[START Stored data]
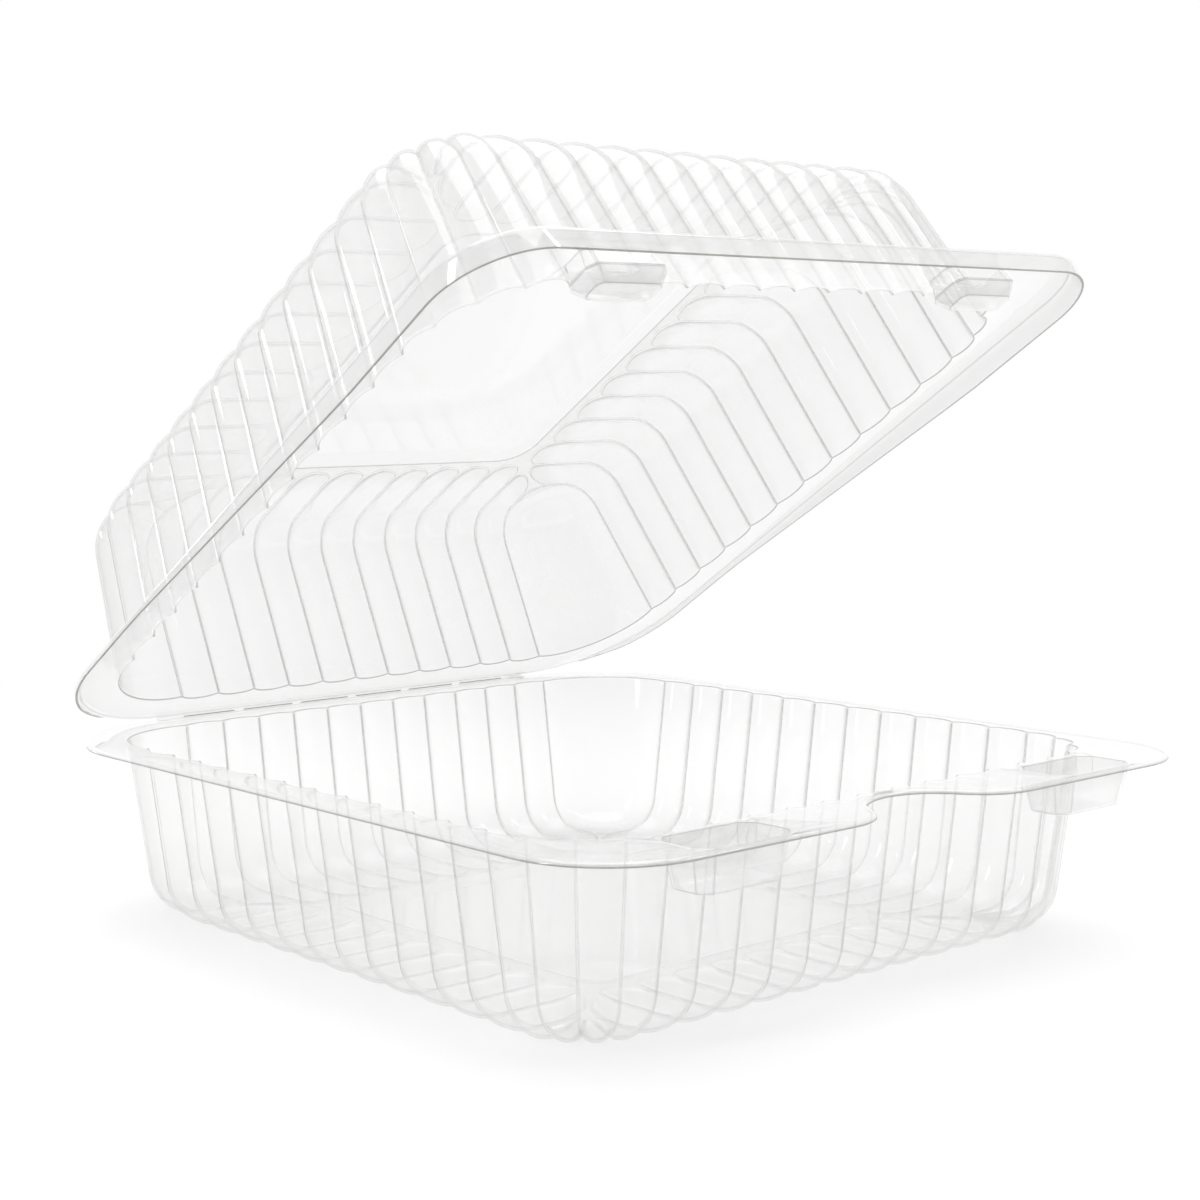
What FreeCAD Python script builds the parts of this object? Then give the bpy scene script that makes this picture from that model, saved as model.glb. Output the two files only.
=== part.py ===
import FreeCAD, Part
import math
import os

Vector = FreeCAD.Vector

# Plastic sheet that both halves are formed from
sheet = 0.45

# Outline of the pack at its rims
pack_width = 152.4
tray_front = 170.4
rim_height = 35.4
hinge_corner = 27.0
tray_front_corner = 19.0
lid_front_corner = 16.0

# Lid over the tray
lid_overhang = 1.3
closed_gap = 0.3
skirt_depth = 4.2
skirt_start = 30.0
skirt_run = 100.0
open_angle = 32.6

# Well of each half: mouth, walls and the flutes pressed into them
tray_depth = rim_height
lid_depth = 36.6
side_land = 8.6
hinge_land = 10.0
tray_front_land = 16.0
lid_front_land = 14.2
well_corner = 20.0
draft_angle = 7.5
shoulder_radius = 7.5
flute_depth = 1.5
flutes_a_wall = 11
flutes_a_corner = 4
facets_a_flute = 3
facets_a_bend = 6
finger_reach = 26.0
finger_end = 4.0
finger_round = 1.4
corner_reach = 0.85

# Field pressed down in the middle of each well's floor, between the finger tips
field_inset = 32.0
field_corner = 7.0
field_drop = 1.3
field_bevel = 3.0

# Finger gap between the two lobes of the tray's front rim
gap_half_width = 22.0
gap_depth = 13.0

# Snap locks: pockets in the tray's rim and hollow lugs under the lid's
lock_offset = 44.0
pocket_length = 20.0
pocket_width = 11.0
pocket_depth = 7.2
pocket_taper = 1.4
lug_clearance = 0.7
lug_neck = 0.8
lug_depth = 6.6
lug_ridge = 0.55
lug_end_taper = 1.6
lock_chamfer = 0.2

# Values worked out from the ones above
half_width = pack_width / 2
lid_half_width = half_width + lid_overhang
lid_front = tray_front + lid_overhang
draft = math.tan(math.radians(draft_angle))
hinge_break = closed_gap / 2
lock_line = tray_front - tray_front_land / 2 + 1.0
crest_facets = facets_a_flute // 2
crest_share = 4 * crest_facets * (facets_a_flute - crest_facets) / facets_a_flute ** 2


def face(points):
    """Flat face with straight sides."""
    return Part.Face(Part.makePolygon(list(points) + [points[0]]))


def patch(a, b, c, d):
    """Four-cornered piece of skin, as one flat face where its corners lie in a plane."""
    out_of_plane = (b - a).cross(c - a).normalize().dot(d - a)
    if abs(out_of_plane) < 1e-6:
        return [face([a, b, c, d])]
    return [face([a, b, c]), face([a, c, d])]


def band(lower, upper):
    """Skin between two closed rings of points that have the same count."""
    patches = []
    for i in range(len(lower)):
        j = (i + 1) % len(lower)
        patches += patch(lower[i], lower[j], upper[j], upper[i])
    return patches


def flute_bulge(across):
    """How far a flute stands out, from 0 at its edges to 1 on its crest."""
    return min(1, 4 * across * (1 - across) / crest_share)


def straight_stations(start, end, facing):
    """Points along a straight wall's mouth: place, facing, bulge and how far its fingers reach."""
    length = math.dist(start, end)
    stations = []
    for step in range(flutes_a_wall * facets_a_flute):
        along = step / (flutes_a_wall * facets_a_flute)
        across = (step % facets_a_flute) / facets_a_flute
        x = start[0] + (end[0] - start[0]) * along
        y = start[1] + (end[1] - start[1]) * along
        to_corner = length * min(along, 1 - along)
        reach = min(finger_reach, corner_reach * well_corner + to_corner)
        stations.append((x, y, facing, flute_bulge(across), reach))
    return stations


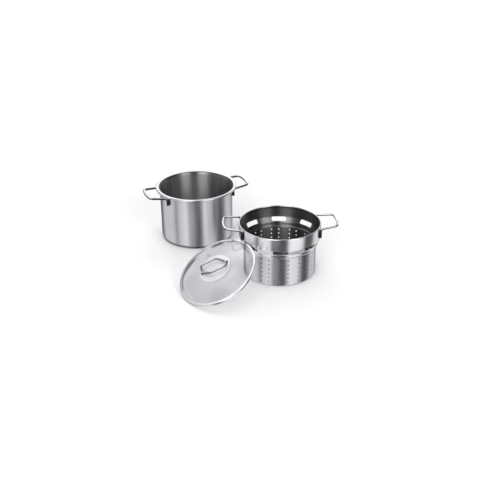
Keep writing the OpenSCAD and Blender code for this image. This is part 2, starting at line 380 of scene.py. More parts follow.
@dataclass(frozen=True)
class PolishedSteel(Finish):
    """Mirror polished stainless steel with faint wiping marks.

    Where above is given, faces that turn away from that direction grow darker, from the cosine
    lit_to downwards and over the length lit_fade: painted shade on the undersides.
    """

    name: str
    level: float = 0.74
    rough: float = 0.10
    scale: float = 900.0
    above: Vector | None = None
    lit_to: float = 0.75
    lit_fade: float = 0.5
    underside_shade: float = 0.07
    metal: float = 1.0

    def draw(self, graph: Graph) -> bpy.types.NodeSocket:
        """Adds the finish's nodes.

        Args:
            graph: The material's graph.

        Returns:
            The shader.
        """
        place = graph.place()
        x, y, z = graph.split(place)
        marks = graph.noise(graph.join(x + y * 0.6, y - z * 0.5, z * 0.15), self.scale, 2.0, 0.7)
        wiped = graph.noise(place, 38.0, 3.0, 0.6)
        shade = graph.blend(0.35 + (wiped - 0.5) * 1.2 + (marks - 0.5) * 0.4,
                            grey(self.level * 0.93, 0.06), grey(self.level * 1.06, 0.05))
        # Painted shade: faces turned away from above darken towards the undersides.
        if self.above:
            nx, ny, nz = graph.split(graph.node("ShaderNodeNewGeometry").outputs["Normal"])
            below = 0 - (nx * self.above.x + ny * self.above.y + nz * self.above.z)
            shade = graph.blend(below.ramp(-self.lit_to, self.lit_fade - self.lit_to), shade,
                                grey(self.level * self.underside_shade, 0.05))
        return graph.node("ShaderNodeBsdfPrincipled", None, {
            "Base Color": shade, "Metallic": self.metal,
            "Roughness": self.rough + (wiped - 0.5) * 0.05 + (marks - 0.5) * 0.04,
            "Normal": graph.bump(marks, 0.000008, 0.25)}).outputs[0]


@dataclass(frozen=True)
class MilledAluminium(Finish):
    """Plain aluminium with a fine even grain."""

    name: str
    level: float = 0.68

    def draw(self, graph: Graph) -> bpy.types.NodeSocket:
        """Adds the finish's nodes.

        Args:
            graph: The material's graph.

        Returns:
            The shader.
        """
        grain = graph.noise(graph.place(), 1600.0, 2.0)
        cloud = graph.noise(graph.place(), 40.0, 3.0)
        return graph.node("ShaderNodeBsdfPrincipled", None, {
            "Base Color": graph.blend(0.5 + (cloud - 0.5) * 0.8,
                                      grey(self.level * 0.92), grey(self.level * 1.06)),
            "Metallic": 1.0, "Roughness": 0.42 + (grain - 0.5) * 0.2,
            "Normal": graph.bump(grain, 0.00002, 0.3)}).outputs[0]


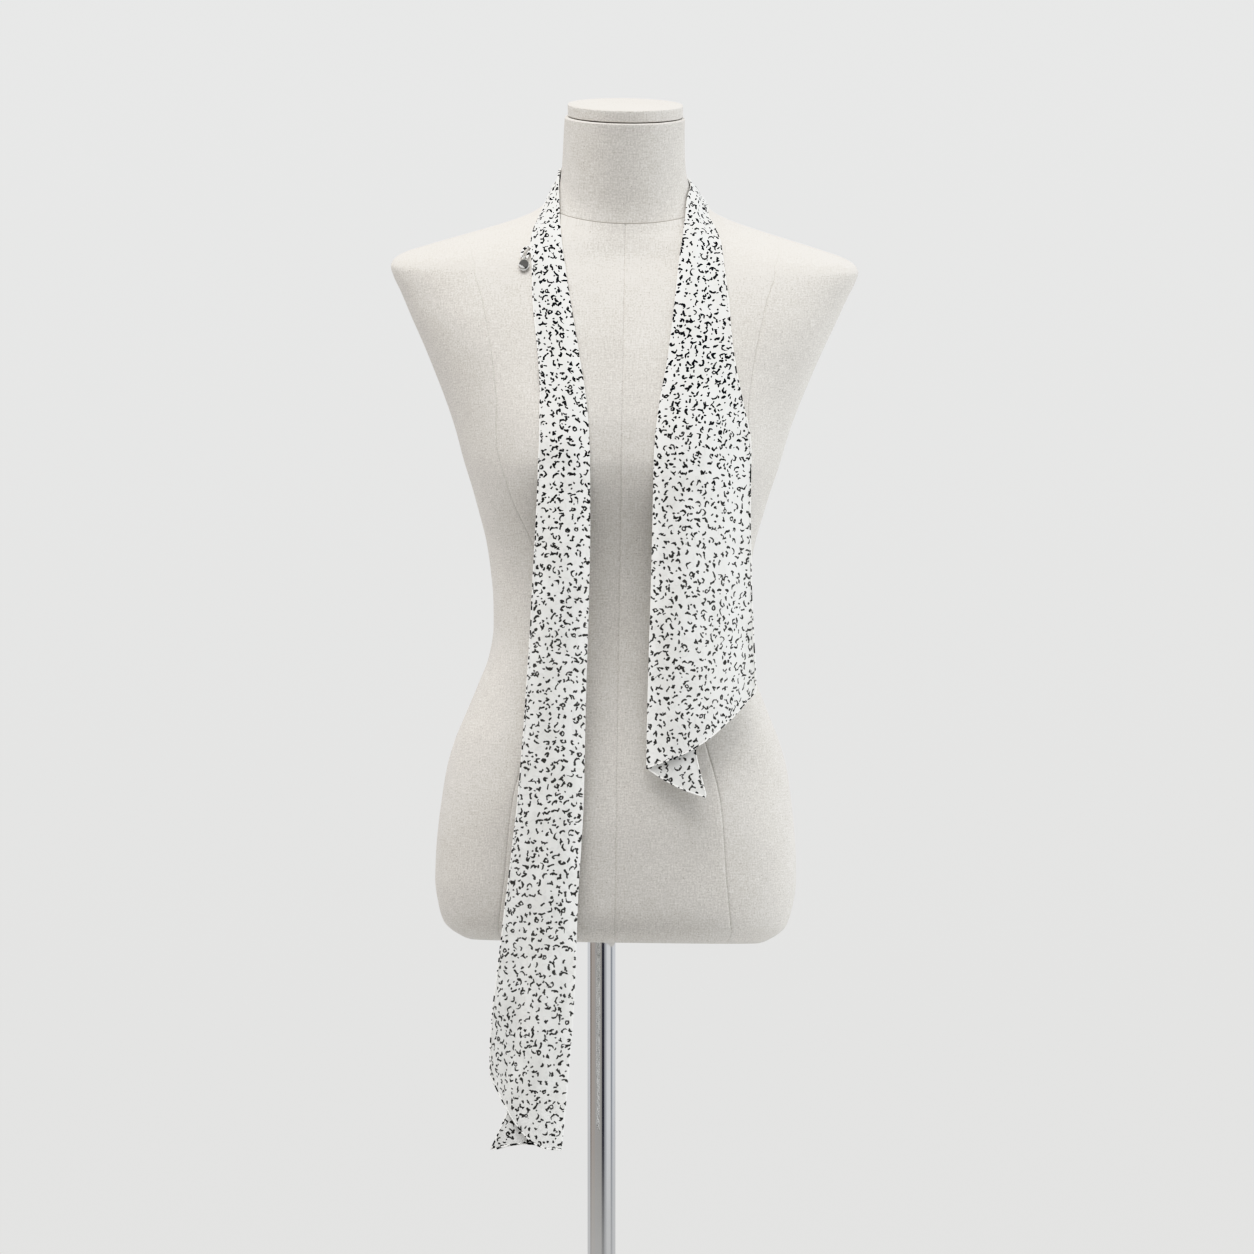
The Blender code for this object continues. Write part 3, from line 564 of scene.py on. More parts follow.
def seam_share(seam, height):
    """How deep a seam is drawn in: seams beside the centre end on the shoulder."""
    if seam in (0, 4, 8):
        return 1.0
    if seam in (2, 6):
        return 1.0 - math.exp(-(((height - 612.0) / 12.0) ** 2))
    return float(np.clip((646.0 - height) / 10.0, 0.0, 1.0))


def cover_heights():
    heights = [BODY[0][0]]
    for (low, *_), (high, *_) in zip(BODY, BODY[1:]):
        step = FINE_STEP if low < FINE_BELOW or low >= FINE_FROM else COARSE_STEP
        heights += steps_to(low, high, math.ceil((high - low) / step))
    return heights


def beside_seam(speed, room_left):
    """Angles from a seam to the close columns beside it, kept within the panel."""
    return [min(off / speed, room_left * (k + 1) / (len(BESIDE_SEAM) + 1))
            for k, (off, _) in enumerate(BESIDE_SEAM)]


def cover_row(height):
    """One ring of the cover with its seams drawn in, and the same ring without them."""
    seams = seam_angles(height)
    speed = [float(np.linalg.norm(np.diff(body_ring(height, np.array([a - 0.5, a + 0.5])),
                                          axis=0))) for a in seams]
    angles, drawn = [], []
    for n in range(PANELS):
        start, end = seams[n], seams[n + 1]
        depth, ahead = (SEAM_DEPTH * seam_share(seam, height) for seam in (n, n + 1))
        room_left = (end - start) / 2.2
        first, last = (beside_seam(speed[seam], room_left) for seam in (n, n + 1))
        angles += [start] + [start + a for a in first]
        angles += steps_to(start + first[-1], end - last[-1], PANEL_COLUMNS)[:-1]
        angles += [end - a for a in reversed(last)]
        drawn += [depth] + [depth * share for _, share in BESIDE_SEAM]
        drawn += [0.0] * (PANEL_COLUMNS - 1)
        drawn += [ahead * share for _, share in reversed(BESIDE_SEAM)]
    ring = body_ring(height, np.array(angles))
    tangent = np.roll(ring, -1, axis=0) - np.roll(ring, 1, axis=0)
    normal = unit(np.stack([tangent[:, 1], -tangent[:, 0], np.zeros(len(ring))], axis=1))
    return ring - normal * np.array(drawn)[:, None], ring


rows = [cover_row(h) for h in cover_heights()]
drawn_in = np.array([row[0] for row in rows])
smooth_body = np.array([row[1] for row in rows])
ROWS, COLUMNS = drawn_in.shape[:2]
BETWEEN = COLUMNS // PANELS
along_ring = distances(closed_rings(smooth_body), 1)
up_column = distances(smooth_body)
TURN_UNDER = 6  # rows at the foot of the cover that turn under
TOP_SHARE = 0.64  # a face that looks up by more than this is mapped from above
MAP_SHIFT = 700.0  # each panel is cut from another place of the cloth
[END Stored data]
What is expected.
Include the first line, the line containing "field_bevel = 3.0", and every line between them, copied exactly from the material above; output no other line.

Answer below.
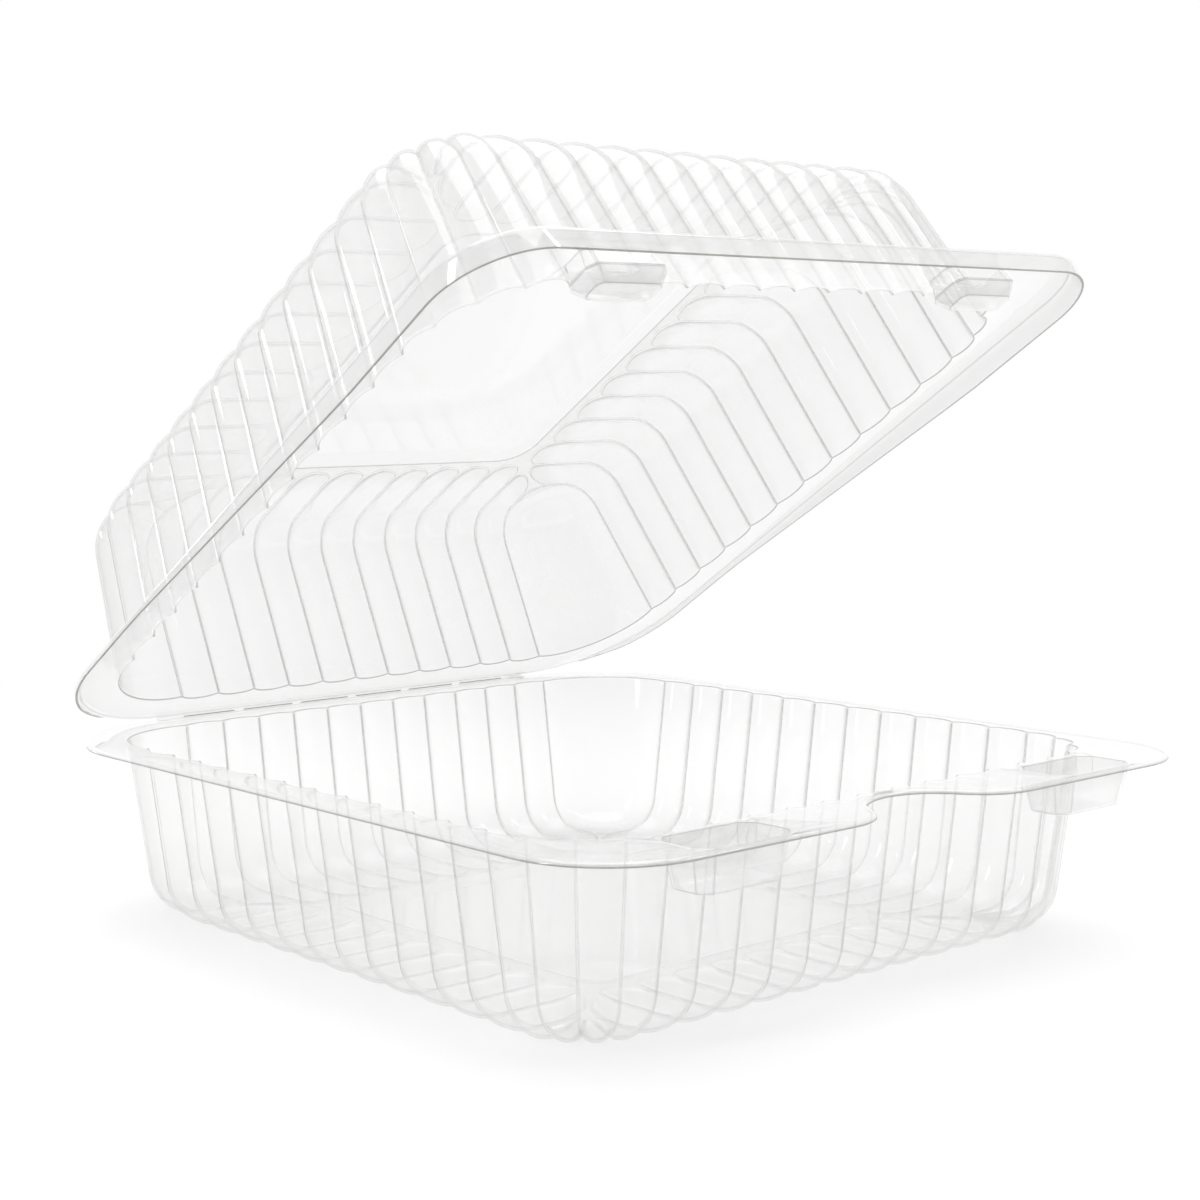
What FreeCAD Python script builds the parts of this object? Then give the bpy scene script that makes this picture from that model, saved as model.glb. Output the two files only.
=== part.py ===
import FreeCAD, Part
import math
import os

Vector = FreeCAD.Vector

# Plastic sheet that both halves are formed from
sheet = 0.45

# Outline of the pack at its rims
pack_width = 152.4
tray_front = 170.4
rim_height = 35.4
hinge_corner = 27.0
tray_front_corner = 19.0
lid_front_corner = 16.0

# Lid over the tray
lid_overhang = 1.3
closed_gap = 0.3
skirt_depth = 4.2
skirt_start = 30.0
skirt_run = 100.0
open_angle = 32.6

# Well of each half: mouth, walls and the flutes pressed into them
tray_depth = rim_height
lid_depth = 36.6
side_land = 8.6
hinge_land = 10.0
tray_front_land = 16.0
lid_front_land = 14.2
well_corner = 20.0
draft_angle = 7.5
shoulder_radius = 7.5
flute_depth = 1.5
flutes_a_wall = 11
flutes_a_corner = 4
facets_a_flute = 3
facets_a_bend = 6
finger_reach = 26.0
finger_end = 4.0
finger_round = 1.4
corner_reach = 0.85

# Field pressed down in the middle of each well's floor, between the finger tips
field_inset = 32.0
field_corner = 7.0
field_drop = 1.3
field_bevel = 3.0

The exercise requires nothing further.